If it comes down to my last breath, I won't let people forget the legacy that was spoon-fed to us, built on the back of the athletes who helped build it from the ground up. This the legacy of pro wrestling, that not only influenced my career, but has given life, hope, and dreams to people around the country for as long as it's been around. No matter how hard the "mainstream" tries to silence that legacy, people won't stop talking about it.

They won't shut up talking about Christopher Daniels excellence, or how Paul London and RVD should join "UUA" (Under Used Anonymous). They won't shut up about guys not getting their due, while over used, stale politicians run this business into the ground by slapping an ignorant label on it just to attract a wider, more ignorant audience.

Climbing out of that Uhaul, I had alot of emotions stirring. Sitting now 2 weeks later in this tiny room I call my new office, crouched up on my floor typing for the first time since I left, I am proud to say im a professional wrestler. Vince Mcmahon and Shawn Michael's words may have stirred me, but its everyone's example...from Jeff Jarrett to Tommy Dreamer, that drives the point home. As I rinse my dish of romein noodles, lay my pillow on the wooden floor, and stare at the ceiling, im dreaming a new dream. In the past 2 weeks, I've given up my family, my friends, and my home..but I know that's just the first step. Pro Wrestlers for decades and decades, have been giving up that, and so much more, in order to preserve and keep alive the greatest sports franchise in the world today. Its just now, that I can finally, truly, appreciate what they've gone through to give us this opportunity.
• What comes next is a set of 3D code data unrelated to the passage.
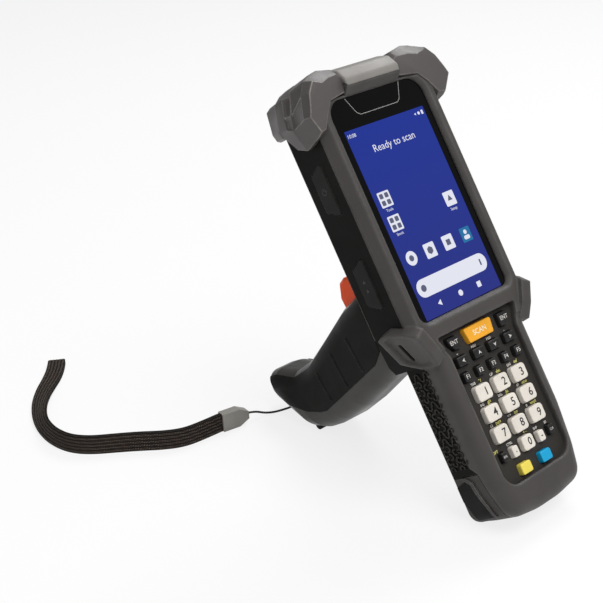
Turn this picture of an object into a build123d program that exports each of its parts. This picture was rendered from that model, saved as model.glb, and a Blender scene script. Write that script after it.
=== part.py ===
from build123d import *
from math import atan2, cos, degrees, hypot, pi, radians, sin, tan
import os

# Pistol-grip barcode terminal. Every piece is drawn in the terminal's own frame: X to the
# user's right, Y towards the head, Z out of the screen, with the glass surface at Z = 0.
# The finished pieces are then stood up, resting on the tail edge and the two grip feet.

# ---- Body ---------------------------------------------------------------------------------
half_width = 39.7        # display section
key_half_width = 31.8    # keypad section, the part that the hand holds
head_y = 66.0            # head end of the housing
waist_y = -50.0          # where the wide display section ends
neck_y = -66.0           # where the narrow keypad section starts
taper_y = -110.0         # where the keypad section starts to close
tail_side_y = -131.0
tail_y = -146.6          # back edge of the tail end, which the terminal rests on
tail_corner_y = -147.2
tail_bow_y = -149.6      # middle of the tail end, seen from the front
tail_side_half_width = 29.6
tail_half_width = 25.5
tail_bow_half_width = 8.0
tail_corner = 9.0
tail_blend = 40.0        # radius that blends the keypad section's slight bends
tail_slope_z = -8.0      # where the tail end starts to slope in towards its back edge
tail_foot_z = -21.0      # and where it stops
rim_z = 2.7              # top of the rim around the glass
rim_bevel = 3.7          # how far the rim's outer bevel runs in
key_front_z = 2.0        # front of the keypad section
shoulder_radius = 6.5    # rounded shoulders beside the keypad
back_z = -30.0           # back of the display section
key_back_z = -27.5       # back of the keypad section
side_bevel = 5.7         # bevel between side walls and back
wall = 2.2
fit = 0.15               # clearance between pieces that drop into each other
run = 0.3                # clearance beside pieces that move

# ---- Seam between the front and rear housings, in side view --------------------------------
seam_z = -3.0
key_seam_z = -9.8
seam_step_y = -48.0
seam_low_y = -56.0
battery_seam_y = -118.0
battery_y = -121.6       # where the battery's end cap starts
battery_seam_z = -6.7
tail_seam_z = -5.2
seal_inset = 0.7
seal_width = 0.8
seal_depth = 0.9

# ---- Glass and screen ------------------------------------------------------------------------
glass_half_width = 31.2
glass_top_y = 62.5
glass_bottom_y = -47.8
glass_top_corner = 9.0
glass_bottom_corner = 4.0
glass_thick = 1.6
glass_ledge_z = 0.8      # height of the rim where it meets the glass
screen_width = 59.5
screen_length = 97.0
screen_thick = 2.6

# ---- Keypad ------------------------------------------------------------------------------------
panel_top_y = -56.4
panel_neck_y = -67.0
panel_bottom_y = -133.5
panel_top_half_width = 28.2
panel_half_width = 24.0
panel_corner = 8.0
panel_top_corner = 1.2
panel_z = -1.0
panel_thick = 1.2
panel_ledge = 0.7
key_top_z = 1.5
key_skirt = 1.5          # height of the flange under the panel
key_flange = 0.45        # how far the flange reaches past the cap
key_draft = 0.28         # how far each side of a cap draws in towards its top
key_edge = 0.5
board_top_z = -5.2
board_thick = 1.6
dome_radius = 2.0
dome_height = 0.25
digit_pitch_x = 13.16
digit_pitch_y = 10.55
digit_top_y = -88.5
digit_width = 10.3
digit_height = 8.1

# ---- Battery -------------------------------------------------------------------------------------
bay_half_width = 26.8
bay_head_y = -69.5
bay_roof_z = -11.5
battery_wall = 1.8
battery_back_wall = 4.5  # deeper, because the latch runs inside it
tongue_z = -7.1          # the rear housing's tongue, which closes the keypad's tail end
tongue_thick = 1.8
tongue_half_width = 22.5
tongue_room_half_width = 23.6   # wide enough for the keypad board's tail end too
tongue_end_y = -132.0
cell_width = 23.5
cell_length = 45.0
cell_thick = 8.7
tail_edge_radius = 2.5   # the rounded tail edge that the terminal rests on
latch_y = -80.0
latch_width = 14.0
latch_length = 5.0
latch_travel = 3.0
latch_base_width = 17.0
latch_base_length = 7.0
latch_base_thick = 1.2
latch_lip = 1.2
latch_proud = 0.5

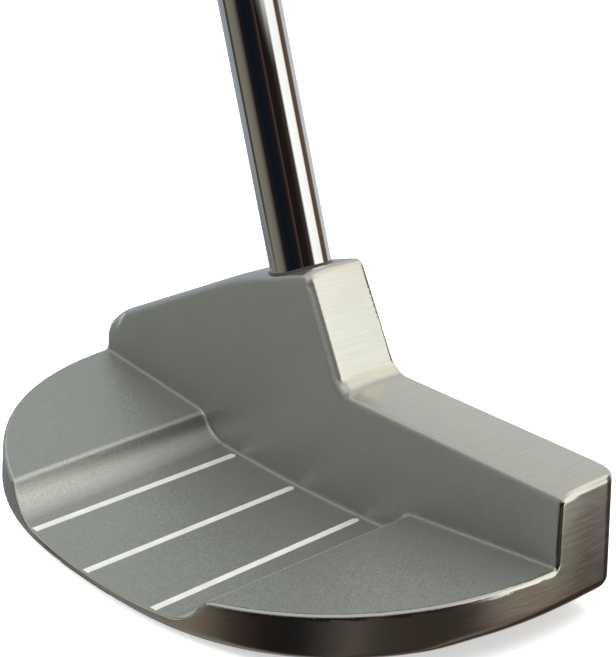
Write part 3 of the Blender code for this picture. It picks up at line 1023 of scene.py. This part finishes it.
def add_grip(rubber):
    """The pistol grip, with a panel of fine cross ribs around the back and sides and a plain flat."""
    rings = []
    rows = int(GRIP_LENGTH / (RIB_PITCH / RIB_ROWS))
    for row in range(rows + 1):
        at = GRIP_LENGTH * row / rows
        flat, back, wide = grip_size(at)
        ends = min(at - RIB_MARGIN, GRIP_LENGTH - RIB_MARGIN - at) / RIB_FADE
        wave = max(0.0, math.cos(2.0 * math.pi * at / RIB_PITCH)) * min(max(ends, 0.0), 1.0)

        def dip(turn, wave=wave):
            return RIB_DEPTH * wave * blend_between(PANEL_EDGE - math.cos(turn), 0.0, PANEL_EASE)

        rings.extend(grip_ring(flat, back, wide, GRIP_START + at, GRIP_SEGMENTS, dip))
    bore = [(GRIP_BORE, GRIP_END), (GRIP_BORE, GRIP_START)]
    rings.extend(turned_points(bore, GRIP_SEGMENTS))
    faces = ring_faces(rows + 1 + len(bore), GRIP_SEGMENTS)
    piece = add_piece("grip_fine", placed(rings, ALONG_SHAFT), faces, rubber, ["grip"])
    piece.data.set_sharp_from_angle(angle=SHARP_ANGLE)


def add_cap(rubber):
    """The grip's end cap: a domed disc with a round edge and a vent hole."""
    sizes = [size - CAP_INSET for size in GRIP_STATIONS[-1][1:]]
    bottom = CAP_END - CAP_THICKNESS
    outlines = [(sizes, bottom)]
    for degrees in CAP_EDGE_TURNS:
        turn = math.radians(degrees)
        inset = CAP_EDGE * (1.0 - math.cos(turn))
        height = CAP_END - CAP_EDGE - CAP_DOME + CAP_EDGE * math.sin(turn)
        outlines.append(([size - inset for size in sizes], height))
    for share in CAP_DOME_SHARES:
        inner = [VENT_RADIUS + (size - VENT_RADIUS - CAP_EDGE) * share for size in sizes]
        outlines.append((inner, CAP_END - CAP_DOME * share))
    rings = []
    for size, height in outlines:
        rings += grip_ring(*size, height, GRIP_SEGMENTS)
    lip_top, lip_foot = VENT_LIP
    vent = [
        (VENT_RADIUS * VENT_FLARE, CAP_END - lip_top),
        (VENT_RADIUS, CAP_END - lip_foot),
        (VENT_RADIUS, bottom),
    ]
    rings += turned_points(vent, GRIP_SEGMENTS)
    faces = ring_faces(len(outlines) + len(vent), GRIP_SEGMENTS)
    piece = add_piece("grip_cap_fine", placed(rings, ALONG_SHAFT), faces, rubber, ["grip_cap"])
    piece.data.set_sharp_from_angle(angle=SHARP_ANGLE)


# Studio


def add_camera():
    camera = bpy.data.objects.new("camera", bpy.data.cameras.new("camera"))
    bpy.context.collection.objects.link(camera)
    turn = Matrix.Rotation(math.radians(CAMERA_TURN), 4, "Z")
    dip = Matrix.Rotation(math.radians(90.0 - CAMERA_DIP), 4, "X")
    roll = Matrix.Rotation(math.radians(CAMERA_ROLL), 4, "Z")
    camera.matrix_world = Matrix.Translation(CAMERA_PLACE) @ turn @ dip @ roll
    camera.data.sensor_width = CAMERA_SENSOR
    camera.data.lens = CAMERA_LENS
    camera.data.clip_start = CAMERA_NEAR
    bpy.context.scene.camera = camera


def add_floor(material):
    mesh = bpy.data.meshes.new("floor")
    corners = [(x * FLOOR_REACH, y * FLOOR_REACH, 0.0) for x, y in ((-1, -1), (1, -1), (1, 1), (-1, 1))]
    mesh.from_pydata(corners, [], [(0, 1, 2, 3)])
    mesh.materials.append(material)
    floor = bpy.data.objects.new("floor", mesh)
    floor.location.z = -FLOOR_DROP
    floor.visible_glossy = False
    bpy.context.collection.objects.link(floor)


def add_soft_light(name, place, size, power):
    """A wide soft light for matt surfaces, aimed at the head. Glossy reflections show the world only."""
    data = bpy.data.lights.new(name, "AREA")
    data.shape = "DISK"
    data.size = size
    data.energy = power
    light = bpy.data.objects.new(name, data)
    light.location = place
    light.rotation_euler = Vector(place).to_track_quat("Z", "Y").to_euler()
    light.visible_glossy = False
    bpy.context.collection.objects.link(light)


def add_band(nodes, stops, share):
    """One band of the studio: its colour by the angle round from the camera, as a share of a turn."""
    ramp = nodes.node("ShaderNodeValToRGB")
    elements = ramp.color_ramp.elements
    elements.remove(elements[1])
    elements[0].position = 0.0
    elements[0].color = (*stops[0][1], 1.0)
    for angle, color in stops[1:]:
        element = elements.new((angle + 180.0) / 360.0)
        element.color = (*color, 1.0)
    nodes.plug(ramp.inputs, [share])
    return ramp.outputs["Color"]


def add_world():
    """A white backdrop for the camera, and a banded studio for everything that reflects."""
    world = bpy.data.worlds.new("studio")
    bpy.context.scene.world = world
    world.use_nodes = True
    world.node_tree.nodes.clear()
    nodes = Nodes(world.node_tree)
    place = nodes.node("ShaderNodeTexCoord").outputs["Generated"]
    across, ahead, up = nodes.parts(place)

    def above(elevations):
        """0 below the first elevation, 1 above the second, and eased between them."""
        low, high = (math.sin(math.radians(elevation)) for elevation in elevations)
        return nodes.between(up, low, high, easing="SMOOTHSTEP")

    camera_azimuth = math.radians(CAMERA_TURN - 90.0)
    turned = nodes.math("SUBTRACT", nodes.math("ARCTAN2", ahead, across), camera_azimuth)
    share = nodes.math("FRACT", nodes.math("ADD", nodes.math("DIVIDE", turned, 2.0 * math.pi), 0.5))
    low, middle, high = (add_band(nodes, stops, share) for stops in (LOW_BAND, MIDDLE_BAND, HIGH_BAND))
    studio = nodes.blend(above(LOW_TO_MIDDLE), low, middle)
    studio = nodes.blend(above(MIDDLE_TO_HIGH), studio, high)
    studio = nodes.blend(above(HIGH_TO_CEILING), studio, CEILING_COLOR)

    lamp_azimuth = camera_azimuth + math.radians(LAMP_TURN)
    lamp_elevation = math.radians(LAMP_ELEVATION)
    lamp_direction = (
        math.cos(lamp_elevation) * math.cos(lamp_azimuth),
        math.cos(lamp_elevation) * math.sin(lamp_azimuth),
        math.sin(lamp_elevation),
    )
    toward_lamp = nodes.vector_math("DOT_PRODUCT", place, lamp_direction).outputs["Value"]
    even, faded = (math.cos(math.radians(angle)) for angle in LAMP_SPREAD)
    lit = nodes.between(toward_lamp, faded, even, easing="SMOOTHSTEP")
    studio = nodes.blend(lit, studio, LAMP_COLOR)

    seen = nodes.node("ShaderNodeLightPath").outputs["Is Camera Ray"]
    backdrop = nodes.blend(seen, studio, BACKDROP_COLOR)
    background = nodes.feed(nodes.node("ShaderNodeBackground"), Color=backdrop)
    output = nodes.node("ShaderNodeOutputWorld")
    nodes.feed(output, Surface=background.outputs[0])


def main():
    bpy.context.scene.view_settings.view_transform = "Standard"
    add_camera()
    add_world()
    for light in SOFT_LIGHTS:
        add_soft_light(*light)
    add_floor(make_floor_paper())

    add_head_and_coat(make_casting_steel(), make_recess_coat())
    enamel = make_line_enamel()
    for side, x in LINE_X.items():
        add_sight_line(side, x, enamel)
    add_shaft(make_shaft_chrome())
    add_bond_ring(make_bond_epoxy())
    add_grip(make_rubber("grip_rubber_matt", dark=0.016, light=0.030, grain=0.35 * MM))
    add_cap(make_rubber("cap_rubber_matt", dark=0.010, light=0.020, grain=0.25 * MM))
    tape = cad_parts["grip_tape"]
    tape.data.materials.clear()
    tape.data.materials.append(make_tape_paper())


main()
Im not ashamed to tell you, that laying here with a crick in my back, and sore, stretched muscles, I couldn't be prouder to be in the same business as the men i've mentioned.. With the men and women who are out there every night living this crazy dream, it's their example that continues to drive me, and every other wanna be star, to be better. I've discovered what every wrestler at some point realizes. It's better to chase a dream you only have a small chance of catching, then to stand still, and let that dream slowly catch up to you.